Note that the definitions of the members of TA, TB and TI, TJ are essentially the same. Because these types are now type members we can factor them out into common base types like so,

// Base traits
trait T0 {
  type X <: TA
  type Y <: TB
} 
trait TA extends T0
trait TB extends T0

trait TC {
  self =>
  type X <: TA { type X <: self.X }
}

// More specific traits
trait T1 extends T0 {
  type X <: TI
  type Y <: TJ
}

trait TI extends TA with T1
trait TJ extends TB with T1

trait TK extends TC {
  self =>
  type X <: TI { type X <: self.X }
}

class Z extends TK {
  type X = TI
}

Answer 2

It would be unsound. Here is why, with a simplified example. We do not need two generic parameters, we do not need the subtypes TI,TJ and TK either

trait TA[X <: TA[X]]
trait TC[X <: TA[X]]
class Z extends TC[TA[_]]

type arguments [TA[_]] do not conform to trait TC's type parameter bounds [X <: TA[X]]

Let's see why this declaration is unsound, and it is proper that it fails. Let's add some code. I change TC to a class, so that the code can be translated to java. A trait would do as well in scala.

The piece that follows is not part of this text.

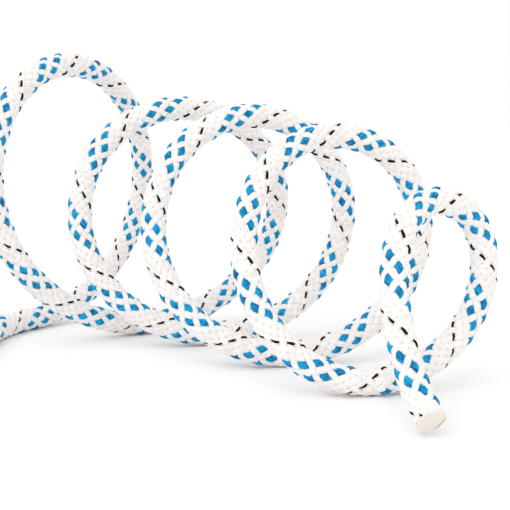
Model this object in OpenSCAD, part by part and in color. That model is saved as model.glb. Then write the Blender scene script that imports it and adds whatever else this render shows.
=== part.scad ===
// Kernmantle climbing rope, a 3 m cut length. It stands on the floor in five open loops, like a
// stretched spring, and the rest of it lies beside them in one flat coil.
//
// The rope runs as one route: inner end of the coil, out to its rim, a short lead over the floor,
// the five loops, and the front end. Every long piece is a cross-section swept along that route.

/* [Rope] */
// Outside diameter of the rope
rope_d = 10.5; // [9:0.1:11]
// Length of the rope from end to end
cut_length = 3000; // [2600:50:3200]
// Wall thickness of the braided sheath
sheath_wall = 1.4; // [1:0.1:1.6]
// Gap between one inside piece and the next
strand_gap = 0.1; // [0.06:0.02:0.2]
// Width of the identification tape
tape_w = 3; // [2:0.1:3.4]
// Thickness of the identification tape
tape_t = 0.2; // [0.1:0.05:0.3]
// Length of the melted plug at each cut end
melt_len = 3; // [2:0.5:5]

/* [Standing loops] */
// Height of loop 1, the one next to the lead
loop_1_h = 116; // [107:1:120]
// Height of loop 2
loop_2_h = 97; // [90:1:104]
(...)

trait TA[X <: TA[X]] {def f(x: X) }
class TC[X <: TA[X]] {def g(x: X) = x.f(x)}

It works fine, x: X is also TA[X], so there it has a routine f, which will accept an X.

If we try instead

class TC2[X <: TA[_]] {def g(x: X) = x.f(x)}

then it fails. We know there is an f method on x, but we do not know what type is needed as an argument, we cannot know that x will be ok. Indeed, suppose we define

class T1 extends TA[T1]] {def f(t1: T1) = {}; def t1Only = println("only in T1")}
class T2 extends TA[T1]] {def f(t1: T1) = t1.t1Only }

Now, if TC2 was allowed, I could create a TC2[T2], call g with a T2, which would call f in T2 with a T2. This is not allowed, and rightly so as T2 has no method t1Only.

This shows why TC cannot be accepts TA[_]] as its parameter, as that would allow T2, which is not compatible with method g. And so why we cannot define Z with parameter TA[_]. It would be the exact same in java, and with your original code as well.

---

Edit: I feel a little guilty about my answer. With the reason I gave why it should not be allowed, I thought there would be a simple workaround. It failed, I had no time to investigate further, and posted without mentioning it. The workaround was a self type. If we do

trait TA[X <: TA[X]] {self: X => }

then we cannot define T2 extends TA[T1]. So it is more limited that the original code. But we have to accept limitations to the original code anyway, because it was unsound. So it cannot be just a syntax trick, it has to make things impossible that were not. I thought T2 extends TA[T1] was likely not something that was intended, and that it was the one thing to prevent.

Apparently, it was not, same error. Now I do not have an example why it should not work. Which of course does not means there is none.

I then had a look at Miles' solution, wondering why the possibility of T2 extends TA[T1] does not hurt it. So again, discarding TB, Y, TI, TJ, and TK:

trait TA{type X}
trait TC{self => type X <: TA{type X <: self.X}
class Z extends TC{type X = TA}

This compiles. And we can do

trait T1 extends TA{type X = T1}
trait T2 extends TA{type X = T1}

But there is one thing we cannot do:

trait TA {type X <: TA; def f(x: X)}
trait TC {self => 
  type X <: TA{type X <: self.X} 
  def g(x: X) = x.f(x)
}

We get the following error on g, for the x argument to f

type mismatch; found : x.type (with underlying type TC.this.X) required: x.X

TC is not exactly the original one (as originally, g was allowed). It is so because there is a type X <: self.X on TA while TC[X <: TA[X]] was the stronger type X = self.X. If we write that instead, we are back to the original error, Z does not compile. So this TC is somewhat between the original TC (type X = self.X) and TC2 (no knowledge of the X of TA). Again, a limitation on the original code, we cannot define g.

If the limitation is acceptable, you're ok. I do not know how to write it as a generic (nor how to write the self type {self : X => with an abstract type member) . Miles is definitely the expert, I'm sure he would be able to tell either how it is done or that it is not possible.